What you will do -> Give the data again exactly, from its opening line through the line in which "const GLUE_GAP = 0.2;" appears.

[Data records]

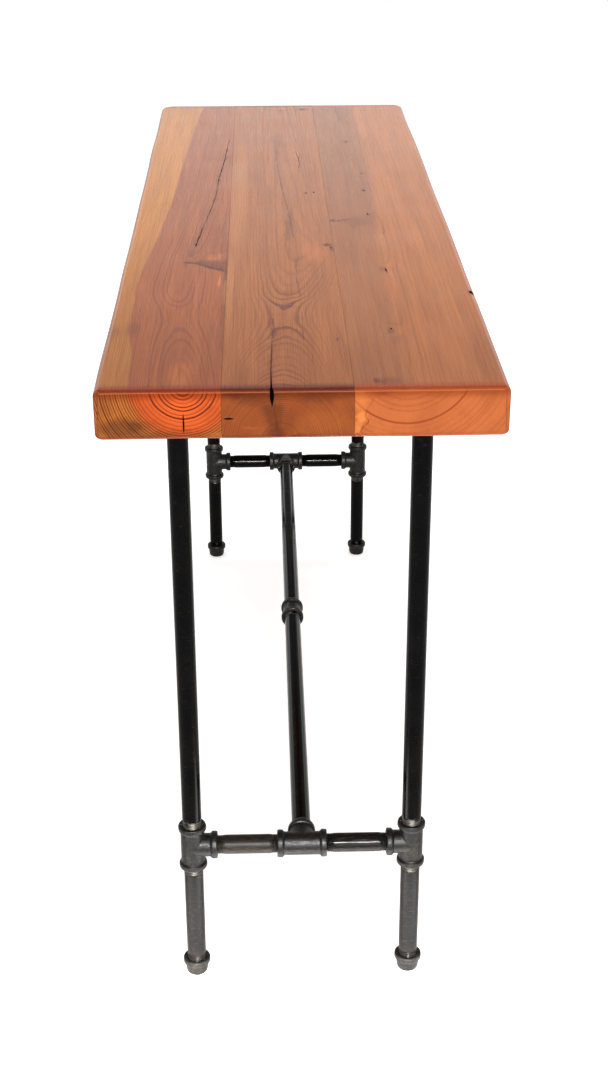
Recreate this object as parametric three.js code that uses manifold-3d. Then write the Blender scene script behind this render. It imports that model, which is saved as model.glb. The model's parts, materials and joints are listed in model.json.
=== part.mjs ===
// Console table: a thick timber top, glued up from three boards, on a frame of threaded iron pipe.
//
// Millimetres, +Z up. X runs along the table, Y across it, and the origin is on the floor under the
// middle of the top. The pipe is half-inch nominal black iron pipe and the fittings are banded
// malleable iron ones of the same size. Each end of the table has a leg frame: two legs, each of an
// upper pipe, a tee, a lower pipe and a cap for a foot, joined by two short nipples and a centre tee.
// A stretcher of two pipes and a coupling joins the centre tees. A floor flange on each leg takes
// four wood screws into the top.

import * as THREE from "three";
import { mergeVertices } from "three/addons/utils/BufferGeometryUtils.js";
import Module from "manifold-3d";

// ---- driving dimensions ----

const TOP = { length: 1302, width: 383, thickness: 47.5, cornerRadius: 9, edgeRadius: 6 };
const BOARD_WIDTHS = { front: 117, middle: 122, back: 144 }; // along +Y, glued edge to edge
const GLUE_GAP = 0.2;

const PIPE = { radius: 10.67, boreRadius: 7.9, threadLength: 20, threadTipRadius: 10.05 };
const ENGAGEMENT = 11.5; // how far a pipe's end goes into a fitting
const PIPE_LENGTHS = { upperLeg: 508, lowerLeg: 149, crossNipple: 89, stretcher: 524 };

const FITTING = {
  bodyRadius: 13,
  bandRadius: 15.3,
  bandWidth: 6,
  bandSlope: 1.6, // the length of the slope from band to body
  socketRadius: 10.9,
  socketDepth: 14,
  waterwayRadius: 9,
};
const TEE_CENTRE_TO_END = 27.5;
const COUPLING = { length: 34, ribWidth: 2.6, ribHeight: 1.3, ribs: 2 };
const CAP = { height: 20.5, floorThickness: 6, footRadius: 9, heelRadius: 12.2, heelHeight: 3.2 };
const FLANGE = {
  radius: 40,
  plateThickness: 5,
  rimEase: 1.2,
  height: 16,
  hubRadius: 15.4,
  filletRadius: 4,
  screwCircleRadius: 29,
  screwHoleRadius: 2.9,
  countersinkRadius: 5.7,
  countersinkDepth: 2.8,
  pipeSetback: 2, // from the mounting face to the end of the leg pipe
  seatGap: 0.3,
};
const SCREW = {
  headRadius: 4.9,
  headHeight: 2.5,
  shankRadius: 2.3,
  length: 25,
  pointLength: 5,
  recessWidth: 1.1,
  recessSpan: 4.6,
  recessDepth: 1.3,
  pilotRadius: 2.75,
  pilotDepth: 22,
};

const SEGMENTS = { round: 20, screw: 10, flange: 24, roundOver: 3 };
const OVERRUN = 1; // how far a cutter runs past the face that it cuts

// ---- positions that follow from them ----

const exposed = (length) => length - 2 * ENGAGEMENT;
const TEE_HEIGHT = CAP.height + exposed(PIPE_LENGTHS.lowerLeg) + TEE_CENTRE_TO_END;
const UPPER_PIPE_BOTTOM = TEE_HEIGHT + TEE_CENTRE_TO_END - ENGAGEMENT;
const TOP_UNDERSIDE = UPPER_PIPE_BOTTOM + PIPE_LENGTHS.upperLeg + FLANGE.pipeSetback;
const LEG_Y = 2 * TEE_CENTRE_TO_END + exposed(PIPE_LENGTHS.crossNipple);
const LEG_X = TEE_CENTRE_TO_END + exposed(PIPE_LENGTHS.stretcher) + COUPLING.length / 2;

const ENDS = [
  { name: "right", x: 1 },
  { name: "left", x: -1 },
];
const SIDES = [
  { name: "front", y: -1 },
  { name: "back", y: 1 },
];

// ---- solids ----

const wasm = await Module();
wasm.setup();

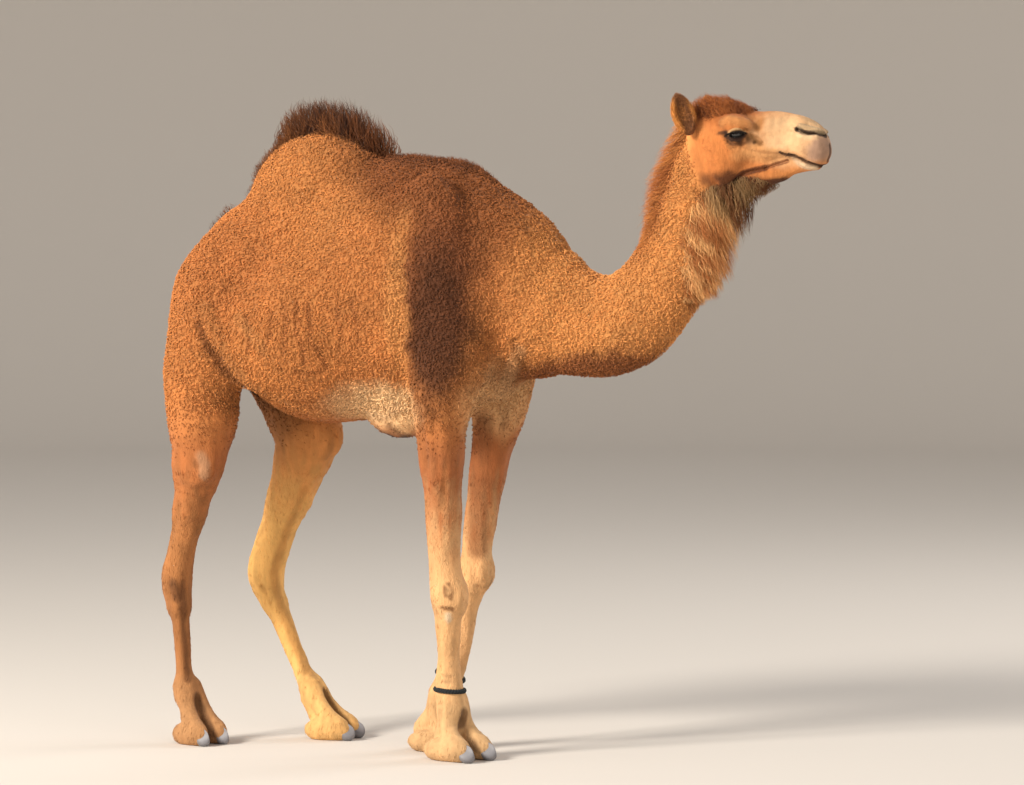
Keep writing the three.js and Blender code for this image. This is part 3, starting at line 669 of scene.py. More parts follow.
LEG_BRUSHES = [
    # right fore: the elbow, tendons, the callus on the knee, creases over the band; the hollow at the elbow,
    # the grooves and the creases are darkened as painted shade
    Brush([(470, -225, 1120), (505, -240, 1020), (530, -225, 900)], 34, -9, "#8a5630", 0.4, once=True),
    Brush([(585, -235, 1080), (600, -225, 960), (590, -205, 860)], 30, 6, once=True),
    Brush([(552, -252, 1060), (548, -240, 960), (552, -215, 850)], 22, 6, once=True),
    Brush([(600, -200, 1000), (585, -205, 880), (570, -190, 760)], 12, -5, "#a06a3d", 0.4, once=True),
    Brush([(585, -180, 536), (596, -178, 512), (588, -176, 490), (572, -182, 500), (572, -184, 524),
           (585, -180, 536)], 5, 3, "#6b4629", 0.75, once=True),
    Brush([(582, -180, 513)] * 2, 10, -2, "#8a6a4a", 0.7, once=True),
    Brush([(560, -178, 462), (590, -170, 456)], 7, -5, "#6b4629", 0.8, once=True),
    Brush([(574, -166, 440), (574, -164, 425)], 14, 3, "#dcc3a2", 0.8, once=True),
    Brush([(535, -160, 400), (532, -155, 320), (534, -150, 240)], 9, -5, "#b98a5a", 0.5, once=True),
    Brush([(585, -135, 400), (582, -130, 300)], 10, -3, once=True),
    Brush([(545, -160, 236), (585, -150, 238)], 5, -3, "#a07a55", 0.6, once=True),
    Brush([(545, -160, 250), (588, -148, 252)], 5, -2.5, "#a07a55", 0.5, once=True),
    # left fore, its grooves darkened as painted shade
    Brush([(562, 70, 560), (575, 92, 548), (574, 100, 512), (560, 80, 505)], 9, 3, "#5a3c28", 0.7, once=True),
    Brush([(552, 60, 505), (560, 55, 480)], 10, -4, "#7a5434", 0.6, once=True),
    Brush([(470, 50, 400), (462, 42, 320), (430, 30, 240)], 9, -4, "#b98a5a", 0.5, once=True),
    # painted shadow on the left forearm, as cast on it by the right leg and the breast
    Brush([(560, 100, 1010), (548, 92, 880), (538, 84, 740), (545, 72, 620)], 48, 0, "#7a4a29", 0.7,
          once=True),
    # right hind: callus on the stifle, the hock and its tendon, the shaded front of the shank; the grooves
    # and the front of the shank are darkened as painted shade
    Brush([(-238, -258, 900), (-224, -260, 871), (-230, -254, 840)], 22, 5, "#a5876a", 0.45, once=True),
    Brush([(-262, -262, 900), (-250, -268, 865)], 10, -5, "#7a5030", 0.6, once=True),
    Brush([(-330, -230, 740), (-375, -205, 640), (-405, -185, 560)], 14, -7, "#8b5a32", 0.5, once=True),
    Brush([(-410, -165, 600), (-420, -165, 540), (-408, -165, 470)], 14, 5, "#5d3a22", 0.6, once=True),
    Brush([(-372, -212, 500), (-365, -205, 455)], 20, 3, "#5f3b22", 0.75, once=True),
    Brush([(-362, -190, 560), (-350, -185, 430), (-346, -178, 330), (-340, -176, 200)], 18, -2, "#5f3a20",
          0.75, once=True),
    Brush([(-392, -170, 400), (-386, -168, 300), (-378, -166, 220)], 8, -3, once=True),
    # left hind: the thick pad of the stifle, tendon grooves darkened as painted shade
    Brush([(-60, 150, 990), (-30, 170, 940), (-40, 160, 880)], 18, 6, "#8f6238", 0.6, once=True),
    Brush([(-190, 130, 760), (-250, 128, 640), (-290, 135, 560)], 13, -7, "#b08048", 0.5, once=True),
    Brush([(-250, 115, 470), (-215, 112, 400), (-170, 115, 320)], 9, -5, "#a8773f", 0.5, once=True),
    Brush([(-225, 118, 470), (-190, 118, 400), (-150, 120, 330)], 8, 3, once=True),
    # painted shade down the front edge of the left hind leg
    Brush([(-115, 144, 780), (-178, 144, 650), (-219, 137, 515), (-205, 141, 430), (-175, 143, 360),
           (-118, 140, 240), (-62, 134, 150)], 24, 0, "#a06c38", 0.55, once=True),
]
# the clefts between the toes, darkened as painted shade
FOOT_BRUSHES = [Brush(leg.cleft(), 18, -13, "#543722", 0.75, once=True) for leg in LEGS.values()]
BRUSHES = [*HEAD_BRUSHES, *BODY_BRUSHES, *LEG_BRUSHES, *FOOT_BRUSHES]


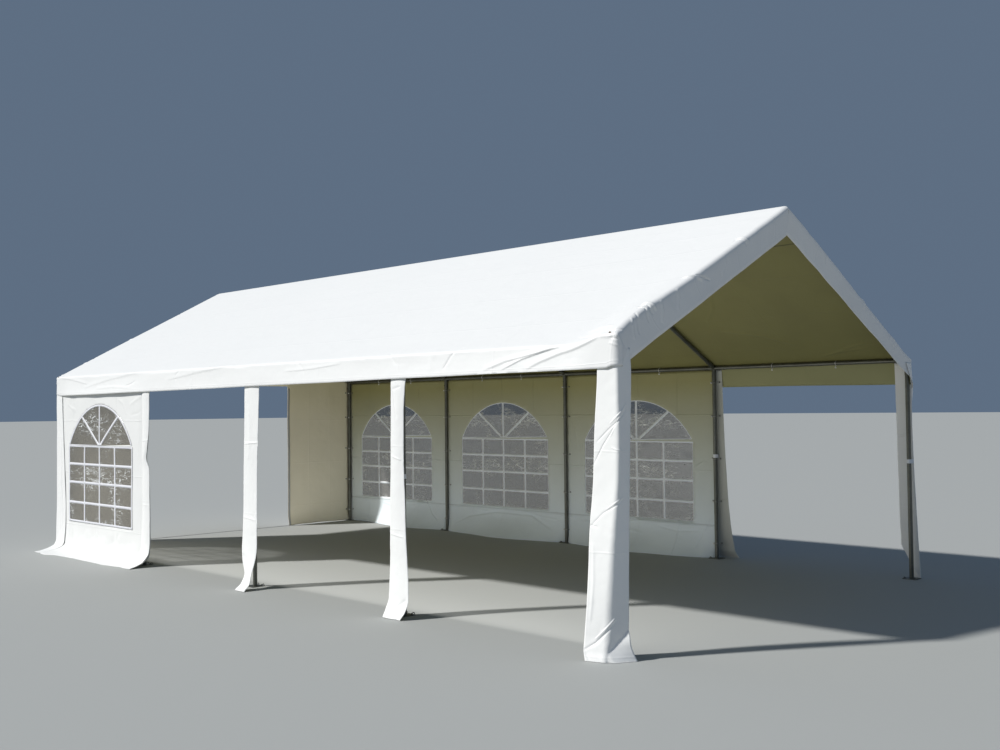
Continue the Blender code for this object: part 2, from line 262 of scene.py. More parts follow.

Output of the task ->
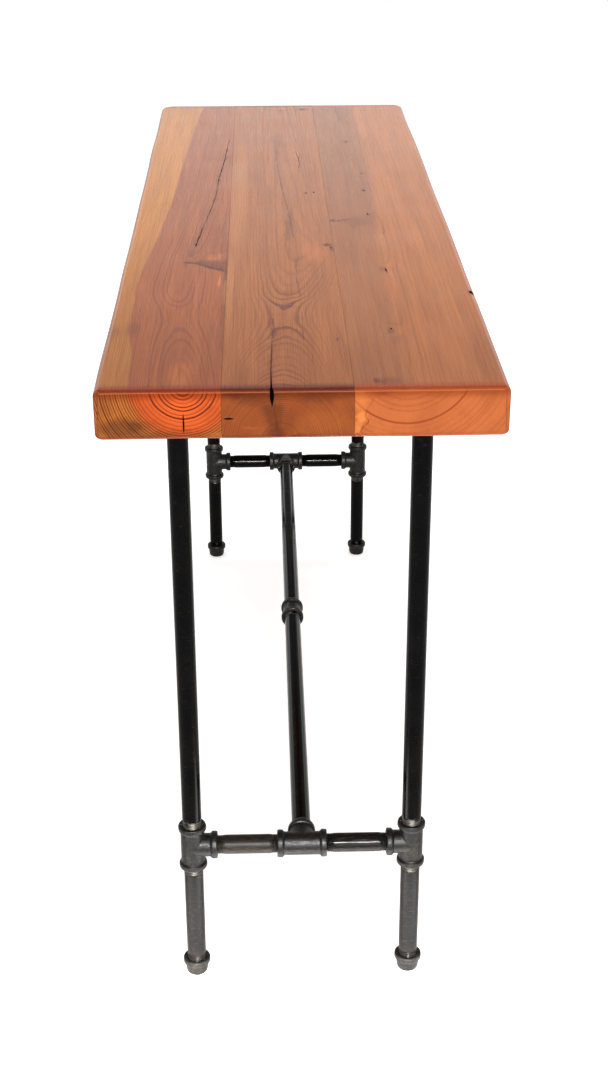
Recreate this object as parametric three.js code that uses manifold-3d. Then write the Blender scene script behind this render. It imports that model, which is saved as model.glb. The model's parts, materials and joints are listed in model.json.
=== part.mjs ===
// Console table: a thick timber top, glued up from three boards, on a frame of threaded iron pipe.
//
// Millimetres, +Z up. X runs along the table, Y across it, and the origin is on the floor under the
// middle of the top. The pipe is half-inch nominal black iron pipe and the fittings are banded
// malleable iron ones of the same size. Each end of the table has a leg frame: two legs, each of an
// upper pipe, a tee, a lower pipe and a cap for a foot, joined by two short nipples and a centre tee.
// A stretcher of two pipes and a coupling joins the centre tees. A floor flange on each leg takes
// four wood screws into the top.

import * as THREE from "three";
import { mergeVertices } from "three/addons/utils/BufferGeometryUtils.js";
import Module from "manifold-3d";

// ---- driving dimensions ----

const TOP = { length: 1302, width: 383, thickness: 47.5, cornerRadius: 9, edgeRadius: 6 };
const BOARD_WIDTHS = { front: 117, middle: 122, back: 144 }; // along +Y, glued edge to edge
const GLUE_GAP = 0.2;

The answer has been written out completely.